Reimagining Neo-Noir Through Braincell: A New Frontier for Female Protagonists
- Viknesh Silvalingam
- Mar 29
- 3 min read

Braincell, the feature film I’m developing, stands at the intersection of classic noir aesthetics and contemporary storytelling. At its core, it seeks to reimagine what neo-noir can be—by placing a South Asian female protagonist at the center of a story about memory, morality, and survival in a fragmented digital world.
Much like the evolution of the genre itself, Braincell doesn’t just pay homage to the noir tradition—it pushes against it, reshaping archetypes and rewriting the rules. The film is my love letter to neo-noir, but it’s also a response to it—particularly in how it portrays women.
From Femme Fatale to Fully Realized
To understand how Braincell fits into the neo-noir canon, we have to revisit the genre’s history. The women of classic noir—especially in the 1940s and 1950s—were often written as femme fatales: seductive, mysterious, and ultimately destructive.

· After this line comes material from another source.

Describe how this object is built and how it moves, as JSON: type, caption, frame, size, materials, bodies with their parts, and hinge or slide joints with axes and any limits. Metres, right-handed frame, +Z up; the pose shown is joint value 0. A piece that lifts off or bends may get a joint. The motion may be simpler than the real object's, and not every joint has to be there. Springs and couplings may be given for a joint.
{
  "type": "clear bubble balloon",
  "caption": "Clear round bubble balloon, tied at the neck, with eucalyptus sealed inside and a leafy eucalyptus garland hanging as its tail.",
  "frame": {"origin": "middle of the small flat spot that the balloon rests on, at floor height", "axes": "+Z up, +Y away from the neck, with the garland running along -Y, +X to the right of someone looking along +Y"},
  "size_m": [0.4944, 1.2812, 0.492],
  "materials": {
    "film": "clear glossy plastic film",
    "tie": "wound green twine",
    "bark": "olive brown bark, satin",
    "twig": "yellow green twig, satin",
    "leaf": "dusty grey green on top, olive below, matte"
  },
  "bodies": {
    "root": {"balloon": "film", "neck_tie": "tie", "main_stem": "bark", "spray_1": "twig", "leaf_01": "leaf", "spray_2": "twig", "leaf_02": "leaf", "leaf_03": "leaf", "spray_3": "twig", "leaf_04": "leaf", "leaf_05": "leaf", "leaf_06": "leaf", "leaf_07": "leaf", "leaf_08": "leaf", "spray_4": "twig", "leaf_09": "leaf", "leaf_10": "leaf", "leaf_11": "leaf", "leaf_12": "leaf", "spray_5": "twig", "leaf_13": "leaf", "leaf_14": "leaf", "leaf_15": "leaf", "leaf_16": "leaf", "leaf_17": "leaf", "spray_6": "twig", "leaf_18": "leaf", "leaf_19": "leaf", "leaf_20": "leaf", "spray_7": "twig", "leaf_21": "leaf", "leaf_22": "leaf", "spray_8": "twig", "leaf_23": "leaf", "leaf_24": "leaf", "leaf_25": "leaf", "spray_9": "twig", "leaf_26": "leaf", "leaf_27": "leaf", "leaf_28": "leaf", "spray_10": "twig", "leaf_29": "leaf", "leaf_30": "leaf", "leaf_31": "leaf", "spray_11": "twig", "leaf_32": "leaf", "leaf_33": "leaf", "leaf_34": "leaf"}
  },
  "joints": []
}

Their purpose was often to challenge or derail the male protagonist, not to evolve themselves.
But Braincell asks: what happens when she is the one driving the story? When the line between hero and antihero runs right through her psyche? When her intelligence, trauma, strength, and ambiguity aren’t just themes—but the entire engine of the narrative?

Introducing a New Kind of Protagonist
The woman at the heart of Braincell is neither savior nor victim. She’s navigating a labyrinth of digital surveillance, broken memories, and internal betrayal. In many ways, she channels the spirit of neo-noir heroines like Lisbeth Salander and Amy Dunne ( Girl with Dragon Tattoo and Gone Girl) —not because she mimics them, but because she continues the tradition of complexity.

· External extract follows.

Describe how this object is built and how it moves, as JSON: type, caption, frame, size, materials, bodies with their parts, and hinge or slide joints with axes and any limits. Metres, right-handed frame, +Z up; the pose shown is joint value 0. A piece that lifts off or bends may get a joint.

She’s calculating and emotional, brave and paranoid, rational and impulsive. She is, above all, human. Through her, the film explores what it means to exist in a world where technology blurs the boundaries between truth and manipulation—and where reclaiming one’s narrative is the most dangerous act of all.

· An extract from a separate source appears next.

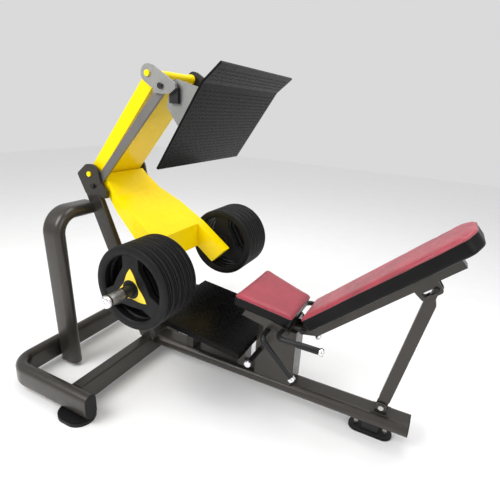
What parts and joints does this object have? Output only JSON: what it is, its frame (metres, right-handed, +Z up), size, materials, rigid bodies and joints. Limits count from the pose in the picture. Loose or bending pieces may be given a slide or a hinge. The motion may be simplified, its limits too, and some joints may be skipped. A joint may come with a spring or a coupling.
{
  "type": "plate-loaded leg press",
  "caption": "Plate-loaded leg press with an overhead press arm, parallel-link footplate, disc weights on two horns, seat and sloping backrest.",
  "frame": {"origin": "on the floor, under the middle of the bounding box", "axes": "+X towards the top of the backrest, +Y towards the user's left side seen from behind the arm, +Z up; the machine is alike on both sides of Y = 0, apart from the one link bar on the -Y side"},
  "size_m": [1.9684, 1.368, 1.556],
  "materials": {
    "frame_paint": "satin bronze-grey metallic powder coat",
    "arm_paint": "gloss yellow powder coat",
    "silver_paint": "satin silver grey paint",
    "link_paint": "satin grey paint",
    "black_paint": "satin black",
    "black_rubber": "matt black rubber",
    "grip_rubber": "matt black sleeve",
    "checker_steel": "black textured tread plate",
    "chrome": "polished",
    "red_vinyl": "red upholstery vinyl over foam",
    "zinc": "zinc plated"
  },
  "bodies": {
    "frame": {"base_loop": "frame_paint", "cross_tube": "frame_paint", "main_beam": "frame_paint", "beam_end_cap": "black_rubber", "rear_foot_pad": "black_rubber", "rear_foot_plate": "black_paint", "rear_foot_bolt_front": "zinc", "rear_foot_bolt_rear": "zinc", "step_deck": "checker_steel", "deck_support": "frame_paint", "seat_post": "frame_paint", "seat_frame": "frame_paint", "seat_pad": "red_vinyl", "strut_foot_bracket": "frame_paint", "strut_bottom_pin": "zinc", "foot_bar": "grip_rubber", "backrest_hinge_pin": "zinc", "guard_tube_near": "frame_paint", "upright_near": "frame_paint", "pivot_plate_near": "frame_paint", "base_end_cap_near": "black_rubber", "front_foot_near": "black_rubber", "grip_near": "grip_rubber", "guard_tube_far": "frame_paint", "upright_far": "frame_paint", "pivot_plate_far": "frame_paint", "base_end_cap_far": "black_rubber", "front_foot_far": "black_rubber", "grip_far": "grip_rubber", "link_bolt_lower": "black_paint"},
    "press_arm": {"press_arm": "arm_paint", "arm_shaft": "arm_paint", "arm_top_shaft": "arm_paint", "horn_near": "chrome", "horn_far": "chrome"},
    "carriage": {"footplate": "checker_steel", "carriage_bracket_near": "silver_paint", "carriage_side_near": "silver_paint", "carriage_bracket_far": "silver_paint", "carriage_side_far": "silver_paint", "link_bolt_upper": "black_paint"},
    "backrest": {"backrest_beam": "frame_paint", "backrest_pad": "red_vinyl"},
    "strut": {"strut": "frame_paint", "strut_top_pin": "zinc"},
    "stop_lever": {"stop_lever": "grip_rubber"},
    "link": {"link_bar": "link_paint"},
    "plate_1_near": {"plate_1_near": "black_rubber"},
    "plate_2_near": {"plate_2_near": "black_rubber"},
    "plate_3_near": {"plate_3_near": "black_rubber"},
    "plate_4_near": {"plate_4_near": "black_rubber"},
    "plate_5_near": {"plate_5_near": "black_rubber"},
    "plate_1_far": {"plate_1_far": "black_rubber"},
    "plate_2_far": {"plate_2_far": "black_rubber"},
    "plate_3_far": {"plate_3_far": "black_rubber"},
    "plate_4_far": {"plate_4_far": "black_rubber"},
    "plate_5_far": {"plate_5_far": "black_rubber"}
  },
  "joints": [
    {"name": "arm_swing", "type": "hinge", "parent": "frame", "child": "press_arm", "pos_m": [-0.804, 0, 1.043], "axis": [0, -1, 0], "range_deg": [0, 33]},
    {"name": "carriage_tilt", "type": "hinge", "parent": "press_arm", "child": "carriage", "pos_m": [-0.413, 0, 1.518], "axis": [0, -1, 0], "range_deg": [-18.27, 0]},
    {"name": "backrest_tilt", "type": "hinge", "parent": "frame", "child": "backrest", "pos_m": [0.34986, 0, 0.43613], "axis": [0, -1, 0], "range_deg": [0, 5]},
    {"name": "strut_swing", "type": "hinge", "parent": "frame", "child": "strut", "pos_m": [0.748, 0, 0.163], "axis": [0, -1, 0], "range_deg": [0, 6.15]},
    {"name": "lever_turn", "type": "hinge", "parent": "frame", "child": "stop_lever", "pos_m": [0.209, 0, 0.44], "axis": [0, -1, 0], "range_deg": [0, 20]},
    {"name": "link_swing", "type": "hinge", "parent": "frame", "child": "link", "pos_m": [-0.783, -0.155, 0.984], "axis": [0, -1, 0], "range_deg": [0, 30.91]},
    {"name": "plate_slide_1_near", "type": "slide", "parent": "press_arm", "child": "plate_1_near", "axis": [0, -1, 0], "range_m": [0, 0.024]},
    {"name": "plate_slide_2_near", "type": "slide", "parent": "plate_1_near", "child": "plate_2_near", "axis": [0, -1, 0], "range_m": [0, 0.024]},
    {"name": "plate_slide_3_near", "type": "slide", "parent": "plate_2_near", "child": "plate_3_near", "axis": [0, -1, 0], "range_m": [0, 0.024]},
    {"name": "plate_slide_4_near", "type": "slide", "parent": "plate_3_near", "child": "plate_4_near", "axis": [0, -1, 0], "range_m": [0, 0.024]},
    {"name": "plate_slide_5_near", "type": "slide", "parent": "plate_4_near", "child": "plate_5_near", "axis": [0, -1, 0], "range_m": [0, 0.024]},
    {"name": "plate_slide_1_far", "type": "slide", "parent": "press_arm", "child": "plate_1_far", "axis": [0, 1, 0], "range_m": [0, 0.024]},
    {"name": "plate_slide_2_far", "type": "slide", "parent": "plate_1_far", "child": "plate_2_far", "axis": [0, 1, 0], "range_m": [0, 0.024]},
    {"name": "plate_slide_3_far", "type": "slide", "parent": "plate_2_far", "child": "plate_3_far", "axis": [0, 1, 0], "range_m": [0, 0.024]},
    {"name": "plate_slide_4_far", "type": "slide", "parent": "plate_3_far", "child": "plate_4_far", "axis": [0, 1, 0], "range_m": [0, 0.024]},
    {"name": "plate_slide_5_far", "type": "slide", "parent": "plate_4_far", "child": "plate_5_far", "axis": [0, 1, 0], "range_m": [0, 0.024]}
  ],
  "couplings": [
    {"joint": "carriage_tilt", "follows": "arm_swing", "ratio": -0.5535},
    {"joint": "strut_swing", "follows": "backrest_tilt", "ratio": 1.23},
    {"joint": "link_swing", "follows": "arm_swing", "ratio": 0.9368}
  ]
}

Power, Vulnerability, and South Asian Representation
The genre has always wrestled with power—who has it, who loses it, and what it costs to claim it. In Braincell, this power struggle is both societal and deeply personal. As a South Asian woman operating in a fractured, hyper-digital society, the protagonist represents more than just individual agency—she embodies the push against invisibility, tokenism, and silence.
Her vulnerability isn’t weakness—it’s rebellion. And her presence in the neo-noir space is itself a radical act, reflecting the urgent need for more nuanced representations of women of color in genre filmmaking.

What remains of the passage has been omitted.